Our approach supports all Java invocations except invokedynamic. We use OPAL’s invokedynamic rewrite feature, which rewrites this type of method invocation in the form of other invocations. However, some frameworks may not support the invokedynamic rewrite feature, requiring the implementation of heuristics to support invokedynamic when adopting our approach. Nonetheless, this and other corner cases that we reported earlier in this paper result in minor accuracy penalties that can be mitigated if developers of existing frameworks adopt the Frankenstein solution within their frameworks. They can reuse the same treatment that they already have in their toolbox for these cases while benefiting from the advantages of Frankenstein.

Since we have implemented multiple tools and conducted various experiments for this study any hidden bug in our implementation can affect our results. To mitigate this threat, we ran our tools on a large data set of real-world versioned packages, addressing bugs as we discovered them. Additionally, we implemented an extensive test suite for our tools and programs.

External validity In this study, we rely on the WALA and OPAL static analysis frameworks. We chose these tools because they are widely used, actively maintained, and we could contact their maintainers. However, this choice may result in inheriting their potential flaws. To mitigate this, we support more than one framework in our approach and designed our intermediate representation (PCGs) in a generic way. Thus, they can be extracted from the output of other frameworks as well. The information required in PCGs is present in the bytecode and does not require further analysis. Therefore, one could even construct them directly from the bytecode.

7 Future Work

This paper has introduced a summarization-based algorithm for CG generation. In this study, we used WALA and OPAL as the basis of our approach and as a baseline. During this study, we observed that the difference between different frameworks is significant in practice, to the extent that even for the most basic algorithm their outputs differ significantly. Therefore, we believe that it is valuable to investigate these differences and their effects on Frankenstein as future work. For example, we can explore the size of the difference between OPAL and WALA, and how the stitched version of these two differs.

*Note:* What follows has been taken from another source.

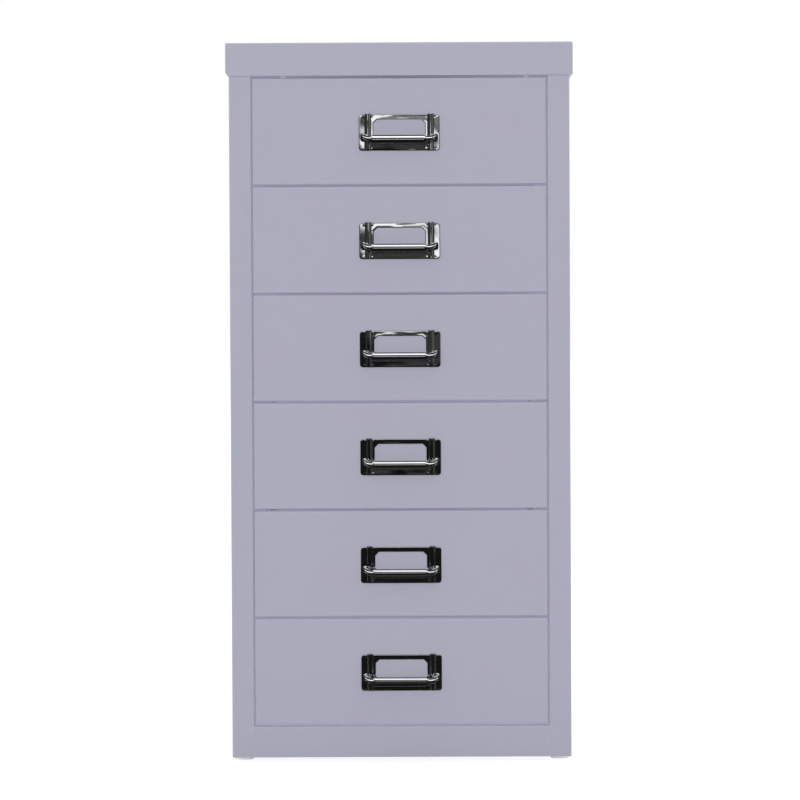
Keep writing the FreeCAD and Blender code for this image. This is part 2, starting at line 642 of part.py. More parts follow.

The improvements in the scalability of CG generation also affect downstream tasks. In this study, we found evidence of imperfections in existing frameworks themselves. One direction for future work is to evaluate Frankenstein by comparing the effects of CGs generated by Frankenstein and existing frameworks on downstream tasks. For example, we could investigate whether the vulnerable call chains that Frankenstein can find differ from those found by WALA. Using Frankenstein it is also possible to perform more extensive analyses that require CGs. Hence as a next step, we plan to use this approach to generate a large number of CGs and conduct an ecosystem-wide analysis. It is valuable to understand the current state of vulnerability propagation or change impact in Maven Central. Another direction for future work is to study other languages and investigate whether our proposed approach can be applied to them. We plan to explore the differences and specific challenges that other languages may present for summarization.

8 Summary

Generating CGs is essential for many advanced program analyses. The inherent complexity of CG generation and the high memory requirements challenge scalability, making certain static analysis tasks impractical in resource-limited environments such as hosted build servers. In this paper, we propose a summarization-based approach Frankenstein that makes CG construction fast and lightweight. Instead of performing a whole-program analysis, we introduce a summarization-based algorithm that precomputes PCGs for all dependencies of an application and caches the results. For whole program CG generation, an algorithm stitches all PCGs on demand. In our extensive evaluation, we investigate the impact of Frankenstein on accuracy, speed, and memory usage. Our results are very promising when compared to the state-of-the-art approaches. Our results demonstrate that Frankenstein has a minimal impact on the soundness of the generated CGs and can achieve an F1 score of up to 98%. Additionally, we show a significant improvement in performance, with up to 38% lower execution time on average and memory usage of only 388 megabytes for the whole program analysis. We believe that the proposed approach in this paper addresses the current key challenges that limit the practicality of static analyzers. Our results show that pre-computing partial static analysis results has a high potential to improve CG generation. We propose a novel algorithm that is the first step towards scalable static analysis in CI tools.